Wednesday, January 20, 2010

Bank Tax - Beware

The new word from Washington is that we need to tax big banks to pay for TARP. While this may feel good from an anger standpoint, we should consider this carefully.

  1. This tax would go on banks who did not participate in TARP at all. It would also go on banks who have repaid their TARP money (with interest). And remember that the government forced healthy banks to participate in TARP so that we wouldn't have a "run" on the unhealthy banks.
  2. The tax would do nothing to get AIG and GM and Chrysler (along with GMAC) to repay the hundreds of billions of dollars we taxpayers loaned them through TARP.
  3. The tax would do nothing to get back the hundreds of billions of dollars we taxpayers gave Fannie Mae and Freddie Mac in the past year, nor will it fix the problems in Fannie Mae & Freddie Mac that keep them coming back to us for more bailouts.
  4. While it sounds good to tax big banks, guess who ends up paying?

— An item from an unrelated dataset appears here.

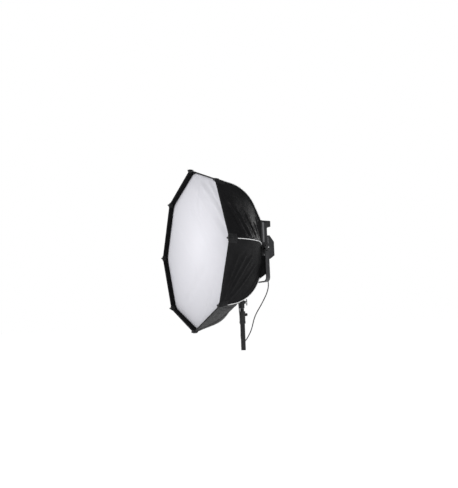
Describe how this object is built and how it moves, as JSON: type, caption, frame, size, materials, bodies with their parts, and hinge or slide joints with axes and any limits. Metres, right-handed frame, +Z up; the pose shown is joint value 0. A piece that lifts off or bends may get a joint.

When entities have increased costs (like taxes) they pass them along to their customers (you and me).
  5. Not only that, but if you want banks to lend more, then why are you taking away from the amount of money that they have to lend?
  6. There are no restrictions on what is done with the money raised by this proposed tax – it will just go in the big pot of money that Congress likes to spend.

What is really sad about this is that the politicians are trying to make us feel they are doing something by blaming the big banks….all the while their friends at Goldman Sachs and AIG and Fannie Mae continue to rake in the money.

Don’t be fooled by this misdirection.